Refractive errors and cataracts were found to be the foremost causes of visual impairment in Andhra Pradesh eye disease study6 where 45.8% and 39.9% were attributable for refractive errors and cataract respectively. Global estimates of visual impairment4 rated refractive errors as a major cause of visual impairment (43%) followed by cataract (33%).
A visual impairment assessment done in Delhi, India19 displayed similar results, where 53.4% of the visual impairment accounted for refractive error and 33.8% for cataract.

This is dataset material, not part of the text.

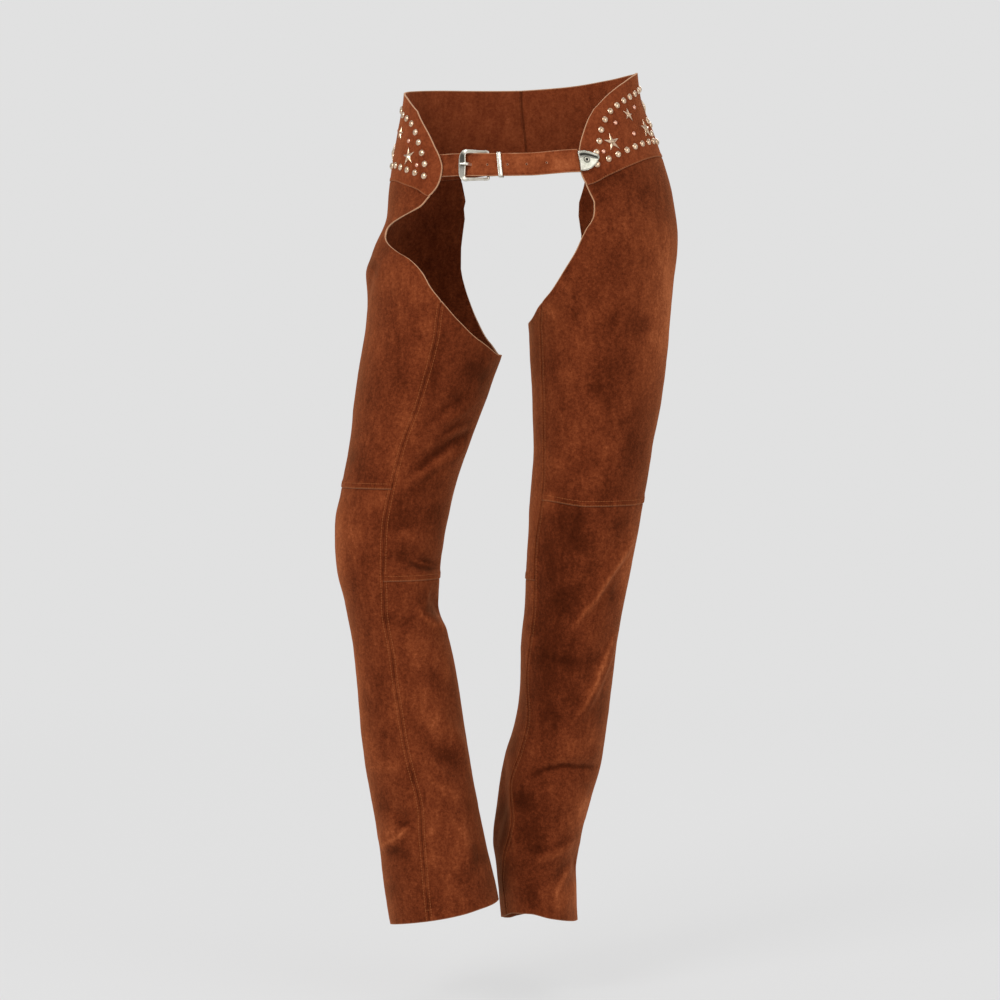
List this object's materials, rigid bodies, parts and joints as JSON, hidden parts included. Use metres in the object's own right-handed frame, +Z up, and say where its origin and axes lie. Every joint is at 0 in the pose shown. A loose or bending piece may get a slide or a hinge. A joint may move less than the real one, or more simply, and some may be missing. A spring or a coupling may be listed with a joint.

However, similar studies conducted in the western countries did not show refractive error as the dominant cause, but ARMD, retinal disorders and Glaucoma as the leading causes in them. Subjects were in the older age group, an expected number of cataract for this age group, unlike in most of the studies in the Asian continent, were not the primary cause for visual impairment.2, 20
In this survey, refractive errors ranked high in the proportion of ocular disease followed by cataracts on causes for visual impairment. Glaucoma and diabetic retinopathy also contributes substantially for impaired vision and blindness which in proportion was less than refractive errors and cataract in this study. Diabetic retinopathy was not projected as an important causative factor for visual loss. When compared to the prevalence of the disease, 28.3% of the diabetics had diabetic retinopathy, comparable to the global data.21
We observed that among males, 70.6% and among females 84.5% of the diabetic retinopathy belonged to the ‘40-65 age group’. An extensive population based study done in North India recently, attributes only 1.4% of blindness and 0.2% of moderate visual impairment to diabetic retinopathy.7
The proportion of eye disorders observed in this study was proportional to the leading causes for impaired vision which was comparable to global data available22, 2 Macular pathology was present in 3 cases only (1%) that included ARMD also which was less compared to the western population.2
None of the participants had cataract or glaucoma below 40 years of age. As expected, the percentage of cataract advanced as age progressed and glaucoma showed only a marginal advancement in the number of cases. Trauma was not present in the ‘above 65’ age group and equally distributed across gender. Corneal opacities were distributed evenly in all categories of age. Only 1% of the subjects had impaired colour vision, which was very low against similar studies.11, 12, 14
Conclusions
We conclude that, visual impairment across regions are similar, refractive error and cataract were found to be the leading causes of visual impairments. Colour blindness was less prevalent in our community. Even though diabetic retinopathy was equally distributed to any other study, diabetes was more prevalent in our community. Despite the high literacy rate and an excellent health care system of the state, avoidable blindness still exists that is comparable to areas with low literacy and socioeconomic status. Extensive, systematic, and organized assessments are essential for addressing the prevalence of morbidity.